_Stated problem_
Extract, word for word, every line from the one containing "placed_wheel(whole_rim, side, axle_y)" through the one containing "imported = [obj", with both end lines kept.

_Object modeling scripts_
________________________________________

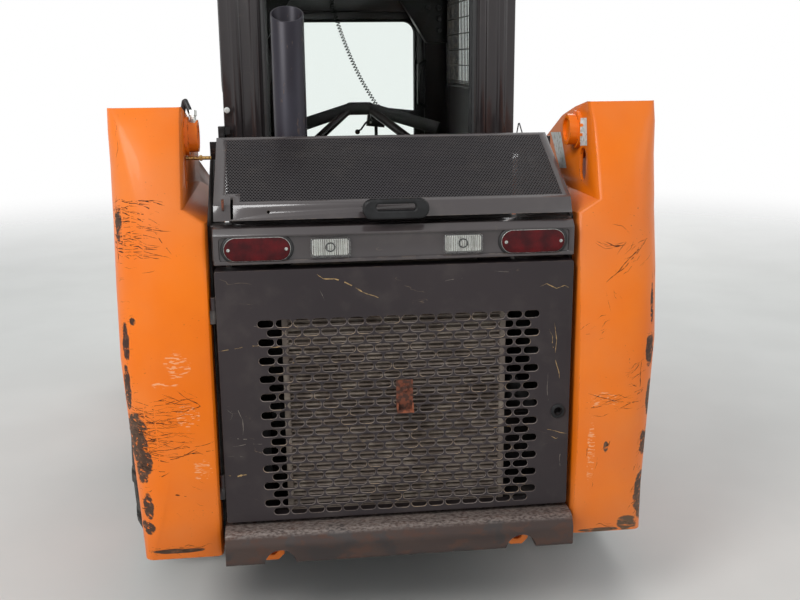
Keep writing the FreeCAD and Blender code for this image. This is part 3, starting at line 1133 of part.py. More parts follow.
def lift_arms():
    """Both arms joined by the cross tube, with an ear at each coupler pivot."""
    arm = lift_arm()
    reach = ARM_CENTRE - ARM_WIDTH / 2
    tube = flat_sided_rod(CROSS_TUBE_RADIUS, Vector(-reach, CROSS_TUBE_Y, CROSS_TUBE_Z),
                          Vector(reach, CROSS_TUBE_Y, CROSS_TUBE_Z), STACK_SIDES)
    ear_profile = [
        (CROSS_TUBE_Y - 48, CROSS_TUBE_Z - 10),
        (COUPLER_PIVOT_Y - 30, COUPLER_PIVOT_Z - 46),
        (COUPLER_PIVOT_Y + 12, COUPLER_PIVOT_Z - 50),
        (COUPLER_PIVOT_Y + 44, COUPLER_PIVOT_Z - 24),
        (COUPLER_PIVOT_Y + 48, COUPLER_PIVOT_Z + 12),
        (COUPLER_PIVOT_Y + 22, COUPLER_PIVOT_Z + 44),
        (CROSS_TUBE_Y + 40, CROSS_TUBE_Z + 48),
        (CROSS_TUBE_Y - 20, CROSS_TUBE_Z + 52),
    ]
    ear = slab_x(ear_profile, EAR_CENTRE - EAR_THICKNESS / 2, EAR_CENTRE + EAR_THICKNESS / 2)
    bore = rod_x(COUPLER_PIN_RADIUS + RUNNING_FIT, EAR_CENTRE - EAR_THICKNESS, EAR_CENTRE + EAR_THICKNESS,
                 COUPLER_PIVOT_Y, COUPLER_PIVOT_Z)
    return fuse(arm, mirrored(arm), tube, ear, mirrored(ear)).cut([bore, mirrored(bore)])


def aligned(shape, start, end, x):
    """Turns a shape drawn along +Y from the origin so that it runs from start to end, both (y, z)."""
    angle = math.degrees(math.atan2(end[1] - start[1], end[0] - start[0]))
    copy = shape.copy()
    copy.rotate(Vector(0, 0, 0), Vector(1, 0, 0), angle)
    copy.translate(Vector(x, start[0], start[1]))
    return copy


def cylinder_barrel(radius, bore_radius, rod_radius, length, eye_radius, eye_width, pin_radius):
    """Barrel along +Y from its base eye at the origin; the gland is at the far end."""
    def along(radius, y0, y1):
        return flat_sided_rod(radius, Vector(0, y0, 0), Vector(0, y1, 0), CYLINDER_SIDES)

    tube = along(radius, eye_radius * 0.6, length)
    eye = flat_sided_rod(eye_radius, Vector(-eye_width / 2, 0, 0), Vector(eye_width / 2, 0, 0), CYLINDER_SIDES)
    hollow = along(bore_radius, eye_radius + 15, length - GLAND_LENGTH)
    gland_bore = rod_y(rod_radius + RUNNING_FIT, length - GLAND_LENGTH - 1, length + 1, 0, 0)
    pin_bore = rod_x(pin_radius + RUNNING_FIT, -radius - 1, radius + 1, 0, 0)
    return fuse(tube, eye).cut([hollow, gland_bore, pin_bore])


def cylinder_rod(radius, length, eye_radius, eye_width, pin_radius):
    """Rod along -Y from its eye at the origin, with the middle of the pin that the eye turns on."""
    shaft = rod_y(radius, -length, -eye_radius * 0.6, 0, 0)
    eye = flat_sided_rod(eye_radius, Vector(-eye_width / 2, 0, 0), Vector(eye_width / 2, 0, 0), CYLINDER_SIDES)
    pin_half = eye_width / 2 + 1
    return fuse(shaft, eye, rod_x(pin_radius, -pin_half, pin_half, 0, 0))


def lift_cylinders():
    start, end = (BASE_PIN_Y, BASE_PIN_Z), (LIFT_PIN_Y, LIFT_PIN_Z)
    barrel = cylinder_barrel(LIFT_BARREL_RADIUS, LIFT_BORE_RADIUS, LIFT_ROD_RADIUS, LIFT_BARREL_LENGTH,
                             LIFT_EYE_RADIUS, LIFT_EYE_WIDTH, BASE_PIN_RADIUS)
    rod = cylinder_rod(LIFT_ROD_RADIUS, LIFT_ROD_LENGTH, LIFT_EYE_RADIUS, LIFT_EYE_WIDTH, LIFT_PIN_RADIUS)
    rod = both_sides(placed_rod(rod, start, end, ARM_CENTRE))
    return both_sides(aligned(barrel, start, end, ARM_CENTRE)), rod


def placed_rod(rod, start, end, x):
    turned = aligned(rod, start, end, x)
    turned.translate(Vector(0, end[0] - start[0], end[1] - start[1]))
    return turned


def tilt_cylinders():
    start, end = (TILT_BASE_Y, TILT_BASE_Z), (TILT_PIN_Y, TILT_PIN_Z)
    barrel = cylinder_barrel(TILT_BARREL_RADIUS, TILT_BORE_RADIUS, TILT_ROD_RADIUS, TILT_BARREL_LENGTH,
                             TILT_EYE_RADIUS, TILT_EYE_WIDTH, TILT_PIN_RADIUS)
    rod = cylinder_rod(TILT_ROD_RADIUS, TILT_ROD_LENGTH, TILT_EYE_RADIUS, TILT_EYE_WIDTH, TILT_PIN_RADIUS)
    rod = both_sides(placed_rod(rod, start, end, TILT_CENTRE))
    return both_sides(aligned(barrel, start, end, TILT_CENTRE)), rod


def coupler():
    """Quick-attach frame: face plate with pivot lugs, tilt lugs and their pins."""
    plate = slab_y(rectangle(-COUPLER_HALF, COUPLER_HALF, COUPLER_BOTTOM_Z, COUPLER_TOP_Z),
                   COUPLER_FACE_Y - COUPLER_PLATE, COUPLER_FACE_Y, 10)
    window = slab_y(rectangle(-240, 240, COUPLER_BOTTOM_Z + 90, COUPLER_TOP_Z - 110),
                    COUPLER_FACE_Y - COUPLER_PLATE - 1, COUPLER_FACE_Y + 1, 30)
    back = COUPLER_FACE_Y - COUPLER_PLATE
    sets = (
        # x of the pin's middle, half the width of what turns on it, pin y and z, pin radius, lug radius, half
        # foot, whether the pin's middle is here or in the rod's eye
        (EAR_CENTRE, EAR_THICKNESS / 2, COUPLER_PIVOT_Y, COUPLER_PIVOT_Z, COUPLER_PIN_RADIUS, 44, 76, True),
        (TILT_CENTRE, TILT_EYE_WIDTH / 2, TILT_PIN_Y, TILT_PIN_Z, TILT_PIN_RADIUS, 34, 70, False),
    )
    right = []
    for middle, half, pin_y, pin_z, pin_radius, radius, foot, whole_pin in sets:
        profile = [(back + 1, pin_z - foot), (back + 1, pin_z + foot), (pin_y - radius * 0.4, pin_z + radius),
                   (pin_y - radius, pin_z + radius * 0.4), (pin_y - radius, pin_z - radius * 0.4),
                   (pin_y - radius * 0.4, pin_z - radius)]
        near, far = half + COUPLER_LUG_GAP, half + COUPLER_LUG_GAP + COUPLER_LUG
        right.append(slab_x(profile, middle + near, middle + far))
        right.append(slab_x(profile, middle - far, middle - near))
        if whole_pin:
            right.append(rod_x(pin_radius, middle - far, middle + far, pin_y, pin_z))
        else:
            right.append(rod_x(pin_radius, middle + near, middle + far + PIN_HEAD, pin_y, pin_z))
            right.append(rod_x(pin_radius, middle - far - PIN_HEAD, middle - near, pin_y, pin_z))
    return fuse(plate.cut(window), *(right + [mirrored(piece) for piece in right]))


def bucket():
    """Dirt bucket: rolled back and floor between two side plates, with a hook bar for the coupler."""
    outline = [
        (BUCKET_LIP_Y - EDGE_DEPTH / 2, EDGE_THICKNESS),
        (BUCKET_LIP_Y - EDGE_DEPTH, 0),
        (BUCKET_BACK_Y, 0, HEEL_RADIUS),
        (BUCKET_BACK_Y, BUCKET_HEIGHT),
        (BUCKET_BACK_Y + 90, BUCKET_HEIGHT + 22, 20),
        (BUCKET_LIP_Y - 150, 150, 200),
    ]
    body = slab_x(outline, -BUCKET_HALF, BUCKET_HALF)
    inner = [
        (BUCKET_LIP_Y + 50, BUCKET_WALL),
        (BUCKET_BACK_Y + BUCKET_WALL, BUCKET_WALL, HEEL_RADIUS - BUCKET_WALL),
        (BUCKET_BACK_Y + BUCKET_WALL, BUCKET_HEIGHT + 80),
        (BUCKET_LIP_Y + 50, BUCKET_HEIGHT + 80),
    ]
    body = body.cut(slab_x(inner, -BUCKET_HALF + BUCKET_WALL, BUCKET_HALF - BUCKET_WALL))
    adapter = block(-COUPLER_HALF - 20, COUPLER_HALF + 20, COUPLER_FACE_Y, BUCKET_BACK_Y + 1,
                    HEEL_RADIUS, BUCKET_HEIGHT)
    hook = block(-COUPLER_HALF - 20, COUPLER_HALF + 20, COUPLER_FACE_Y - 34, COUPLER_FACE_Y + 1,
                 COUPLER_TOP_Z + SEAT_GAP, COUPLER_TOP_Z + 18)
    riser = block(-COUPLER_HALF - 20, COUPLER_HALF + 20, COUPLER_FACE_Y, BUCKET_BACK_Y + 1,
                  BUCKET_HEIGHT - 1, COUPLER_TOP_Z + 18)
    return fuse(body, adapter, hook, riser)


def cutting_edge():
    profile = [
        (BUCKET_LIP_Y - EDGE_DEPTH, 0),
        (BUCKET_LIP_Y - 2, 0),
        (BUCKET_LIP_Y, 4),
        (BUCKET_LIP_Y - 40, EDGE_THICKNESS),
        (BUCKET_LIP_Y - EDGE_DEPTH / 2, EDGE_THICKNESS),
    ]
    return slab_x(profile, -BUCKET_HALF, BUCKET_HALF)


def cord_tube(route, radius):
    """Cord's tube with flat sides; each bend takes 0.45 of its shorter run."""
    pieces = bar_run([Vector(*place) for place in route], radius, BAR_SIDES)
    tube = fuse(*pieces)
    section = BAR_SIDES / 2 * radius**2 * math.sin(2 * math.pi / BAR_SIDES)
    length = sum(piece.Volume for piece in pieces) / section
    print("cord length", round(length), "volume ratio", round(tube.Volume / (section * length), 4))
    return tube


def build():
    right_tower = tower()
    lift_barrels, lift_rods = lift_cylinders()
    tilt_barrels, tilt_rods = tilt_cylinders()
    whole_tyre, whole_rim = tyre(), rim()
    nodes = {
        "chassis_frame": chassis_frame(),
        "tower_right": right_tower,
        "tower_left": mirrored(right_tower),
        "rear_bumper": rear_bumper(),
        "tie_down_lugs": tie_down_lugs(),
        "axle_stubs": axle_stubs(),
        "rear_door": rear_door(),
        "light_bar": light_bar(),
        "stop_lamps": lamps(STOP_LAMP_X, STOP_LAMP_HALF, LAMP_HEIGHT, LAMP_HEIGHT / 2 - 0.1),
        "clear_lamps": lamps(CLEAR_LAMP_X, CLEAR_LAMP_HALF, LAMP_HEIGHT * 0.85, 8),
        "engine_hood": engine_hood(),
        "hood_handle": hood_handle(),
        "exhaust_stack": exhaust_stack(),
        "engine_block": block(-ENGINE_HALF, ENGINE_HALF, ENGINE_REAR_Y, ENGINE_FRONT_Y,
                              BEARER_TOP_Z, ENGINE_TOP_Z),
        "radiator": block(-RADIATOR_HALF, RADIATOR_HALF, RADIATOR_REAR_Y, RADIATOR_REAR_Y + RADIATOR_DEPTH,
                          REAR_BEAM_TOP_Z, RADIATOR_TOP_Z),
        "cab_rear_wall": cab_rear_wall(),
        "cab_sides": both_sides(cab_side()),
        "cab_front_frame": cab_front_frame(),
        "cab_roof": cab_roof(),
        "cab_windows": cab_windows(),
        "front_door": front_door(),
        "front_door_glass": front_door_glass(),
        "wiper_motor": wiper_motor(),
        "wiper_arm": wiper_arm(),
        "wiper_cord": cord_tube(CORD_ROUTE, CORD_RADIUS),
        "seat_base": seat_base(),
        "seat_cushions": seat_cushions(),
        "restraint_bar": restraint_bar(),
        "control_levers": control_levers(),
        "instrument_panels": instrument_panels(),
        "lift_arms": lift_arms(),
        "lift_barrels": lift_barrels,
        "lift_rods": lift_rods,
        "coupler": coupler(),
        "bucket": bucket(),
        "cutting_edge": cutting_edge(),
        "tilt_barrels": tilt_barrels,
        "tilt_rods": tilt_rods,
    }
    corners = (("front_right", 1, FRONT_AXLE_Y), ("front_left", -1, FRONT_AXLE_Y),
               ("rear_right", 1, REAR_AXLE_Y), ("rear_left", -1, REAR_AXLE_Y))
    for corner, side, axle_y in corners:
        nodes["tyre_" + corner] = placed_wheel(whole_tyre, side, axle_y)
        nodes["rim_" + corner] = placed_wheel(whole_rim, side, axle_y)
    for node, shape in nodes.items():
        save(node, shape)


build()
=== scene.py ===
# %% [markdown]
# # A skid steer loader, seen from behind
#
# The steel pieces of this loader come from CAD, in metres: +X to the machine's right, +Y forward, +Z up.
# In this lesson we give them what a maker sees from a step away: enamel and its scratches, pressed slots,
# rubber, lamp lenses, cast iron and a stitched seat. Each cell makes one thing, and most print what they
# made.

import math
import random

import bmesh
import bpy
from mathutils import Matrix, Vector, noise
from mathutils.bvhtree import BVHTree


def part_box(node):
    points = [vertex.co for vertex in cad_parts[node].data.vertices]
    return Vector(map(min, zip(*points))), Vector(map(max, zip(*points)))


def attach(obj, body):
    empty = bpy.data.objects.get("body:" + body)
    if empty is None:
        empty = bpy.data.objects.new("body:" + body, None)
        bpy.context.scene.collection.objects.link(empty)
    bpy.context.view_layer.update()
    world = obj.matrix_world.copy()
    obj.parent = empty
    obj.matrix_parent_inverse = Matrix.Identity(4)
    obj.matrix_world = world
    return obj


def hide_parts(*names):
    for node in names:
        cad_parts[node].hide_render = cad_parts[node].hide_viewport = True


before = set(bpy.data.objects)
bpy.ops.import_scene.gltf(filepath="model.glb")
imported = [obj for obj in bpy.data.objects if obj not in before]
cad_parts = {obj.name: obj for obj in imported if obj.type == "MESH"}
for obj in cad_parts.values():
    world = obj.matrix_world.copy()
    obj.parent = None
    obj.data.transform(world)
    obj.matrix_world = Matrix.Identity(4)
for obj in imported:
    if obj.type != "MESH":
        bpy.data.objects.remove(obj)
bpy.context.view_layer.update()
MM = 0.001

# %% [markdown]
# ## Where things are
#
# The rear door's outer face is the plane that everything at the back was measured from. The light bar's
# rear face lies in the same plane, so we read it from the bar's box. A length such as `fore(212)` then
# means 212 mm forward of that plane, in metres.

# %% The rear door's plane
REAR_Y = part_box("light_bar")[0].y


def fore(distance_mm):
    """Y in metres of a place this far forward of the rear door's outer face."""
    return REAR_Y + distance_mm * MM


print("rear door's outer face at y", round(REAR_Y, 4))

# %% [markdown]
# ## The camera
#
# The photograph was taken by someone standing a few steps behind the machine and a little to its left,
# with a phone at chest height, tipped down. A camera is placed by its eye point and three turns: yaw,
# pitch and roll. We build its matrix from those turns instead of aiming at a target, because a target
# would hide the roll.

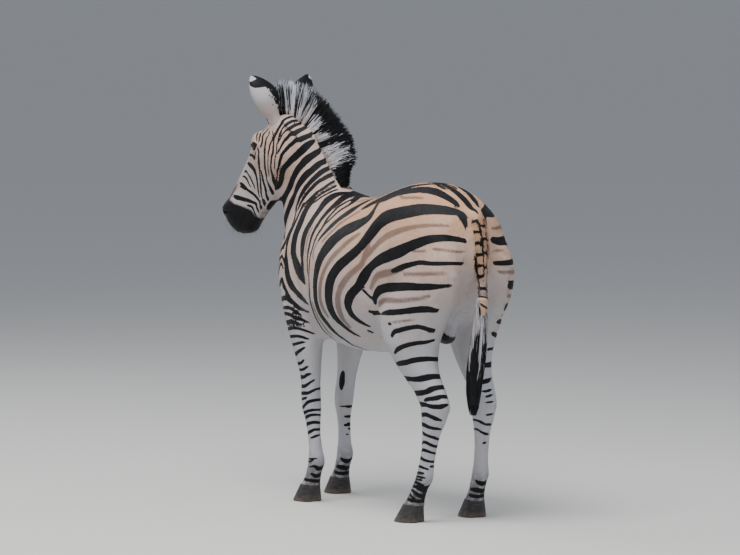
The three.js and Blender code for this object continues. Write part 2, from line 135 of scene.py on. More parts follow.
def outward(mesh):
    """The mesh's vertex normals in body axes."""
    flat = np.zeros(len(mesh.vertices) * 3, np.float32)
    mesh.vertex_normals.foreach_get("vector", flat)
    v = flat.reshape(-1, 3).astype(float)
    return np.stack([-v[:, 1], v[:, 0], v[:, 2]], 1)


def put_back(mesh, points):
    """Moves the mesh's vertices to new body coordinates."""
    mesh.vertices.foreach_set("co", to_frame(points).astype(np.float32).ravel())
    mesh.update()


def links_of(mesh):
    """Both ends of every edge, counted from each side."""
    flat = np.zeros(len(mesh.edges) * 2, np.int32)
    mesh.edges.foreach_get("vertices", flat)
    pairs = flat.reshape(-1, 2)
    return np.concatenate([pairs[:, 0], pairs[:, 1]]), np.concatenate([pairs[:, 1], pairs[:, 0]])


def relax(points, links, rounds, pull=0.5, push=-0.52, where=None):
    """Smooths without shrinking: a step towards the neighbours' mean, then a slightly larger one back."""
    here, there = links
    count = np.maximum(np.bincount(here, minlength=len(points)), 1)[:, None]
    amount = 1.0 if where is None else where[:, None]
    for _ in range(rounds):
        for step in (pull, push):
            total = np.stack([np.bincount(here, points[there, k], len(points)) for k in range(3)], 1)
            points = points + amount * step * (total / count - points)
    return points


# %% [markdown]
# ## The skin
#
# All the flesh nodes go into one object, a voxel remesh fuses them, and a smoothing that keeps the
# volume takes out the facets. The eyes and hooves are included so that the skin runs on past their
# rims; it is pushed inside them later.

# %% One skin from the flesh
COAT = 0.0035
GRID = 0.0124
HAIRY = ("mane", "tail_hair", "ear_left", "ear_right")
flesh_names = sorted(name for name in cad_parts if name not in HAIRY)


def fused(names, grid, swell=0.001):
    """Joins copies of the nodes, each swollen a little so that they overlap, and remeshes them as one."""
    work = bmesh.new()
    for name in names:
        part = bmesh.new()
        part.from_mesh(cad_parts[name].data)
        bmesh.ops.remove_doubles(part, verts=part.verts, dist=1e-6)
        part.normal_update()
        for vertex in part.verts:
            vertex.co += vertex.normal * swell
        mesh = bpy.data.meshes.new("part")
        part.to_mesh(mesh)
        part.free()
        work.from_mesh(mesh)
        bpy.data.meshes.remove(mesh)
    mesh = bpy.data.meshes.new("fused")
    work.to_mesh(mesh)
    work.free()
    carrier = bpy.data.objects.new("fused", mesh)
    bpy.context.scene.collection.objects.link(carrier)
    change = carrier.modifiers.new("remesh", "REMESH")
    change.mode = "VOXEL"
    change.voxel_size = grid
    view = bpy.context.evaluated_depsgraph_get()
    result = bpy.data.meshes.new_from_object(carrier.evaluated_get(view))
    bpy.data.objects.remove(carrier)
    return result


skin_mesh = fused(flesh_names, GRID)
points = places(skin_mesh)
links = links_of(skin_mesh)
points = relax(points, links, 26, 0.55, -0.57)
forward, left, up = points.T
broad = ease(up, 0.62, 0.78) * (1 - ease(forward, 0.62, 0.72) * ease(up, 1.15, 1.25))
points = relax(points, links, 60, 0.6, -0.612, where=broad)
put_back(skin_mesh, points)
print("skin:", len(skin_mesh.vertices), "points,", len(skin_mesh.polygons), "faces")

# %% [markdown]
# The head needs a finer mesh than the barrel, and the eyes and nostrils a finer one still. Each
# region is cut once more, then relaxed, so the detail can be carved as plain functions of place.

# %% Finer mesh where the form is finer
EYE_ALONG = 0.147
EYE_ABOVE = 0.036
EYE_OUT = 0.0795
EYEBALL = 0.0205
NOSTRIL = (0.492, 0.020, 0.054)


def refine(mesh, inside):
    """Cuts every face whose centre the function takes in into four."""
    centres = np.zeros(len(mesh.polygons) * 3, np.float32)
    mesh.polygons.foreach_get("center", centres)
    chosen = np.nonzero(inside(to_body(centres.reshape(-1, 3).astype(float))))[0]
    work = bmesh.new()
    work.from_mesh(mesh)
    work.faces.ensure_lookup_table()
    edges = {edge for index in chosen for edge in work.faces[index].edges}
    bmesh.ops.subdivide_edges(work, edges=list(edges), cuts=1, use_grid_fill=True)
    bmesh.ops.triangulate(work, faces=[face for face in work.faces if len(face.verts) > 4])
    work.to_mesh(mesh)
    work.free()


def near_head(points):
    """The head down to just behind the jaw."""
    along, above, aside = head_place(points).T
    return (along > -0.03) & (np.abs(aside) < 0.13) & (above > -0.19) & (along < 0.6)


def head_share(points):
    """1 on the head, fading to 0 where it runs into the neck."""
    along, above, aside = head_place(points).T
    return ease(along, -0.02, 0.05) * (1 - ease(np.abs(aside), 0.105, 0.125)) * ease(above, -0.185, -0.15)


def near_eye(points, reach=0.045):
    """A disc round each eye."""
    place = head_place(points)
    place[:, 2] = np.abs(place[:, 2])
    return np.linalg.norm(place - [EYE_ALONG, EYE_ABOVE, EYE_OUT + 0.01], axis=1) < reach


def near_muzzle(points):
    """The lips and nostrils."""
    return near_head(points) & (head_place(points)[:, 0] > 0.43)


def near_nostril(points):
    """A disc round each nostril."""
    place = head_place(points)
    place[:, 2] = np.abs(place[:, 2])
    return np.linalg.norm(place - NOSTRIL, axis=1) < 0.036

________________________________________

_Output of the task_
        nodes["rim_" + corner] = placed_wheel(whole_rim, side, axle_y)
    for node, shape in nodes.items():
        save(node, shape)


build()
=== scene.py ===
# %% [markdown]
# # A skid steer loader, seen from behind
#
# The steel pieces of this loader come from CAD, in metres: +X to the machine's right, +Y forward, +Z up.
# In this lesson we give them what a maker sees from a step away: enamel and its scratches, pressed slots,
# rubber, lamp lenses, cast iron and a stitched seat. Each cell makes one thing, and most print what they
# made.

import math
import random

import bmesh
import bpy
from mathutils import Matrix, Vector, noise
from mathutils.bvhtree import BVHTree


def part_box(node):
    points = [vertex.co for vertex in cad_parts[node].data.vertices]
    return Vector(map(min, zip(*points))), Vector(map(max, zip(*points)))


def attach(obj, body):
    empty = bpy.data.objects.get("body:" + body)
    if empty is None:
        empty = bpy.data.objects.new("body:" + body, None)
        bpy.context.scene.collection.objects.link(empty)
    bpy.context.view_layer.update()
    world = obj.matrix_world.copy()
    obj.parent = empty
    obj.matrix_parent_inverse = Matrix.Identity(4)
    obj.matrix_world = world
    return obj


def hide_parts(*names):
    for node in names:
        cad_parts[node].hide_render = cad_parts[node].hide_viewport = True


before = set(bpy.data.objects)
bpy.ops.import_scene.gltf(filepath="model.glb")
imported = [obj for obj in bpy.data.objects if obj not in before]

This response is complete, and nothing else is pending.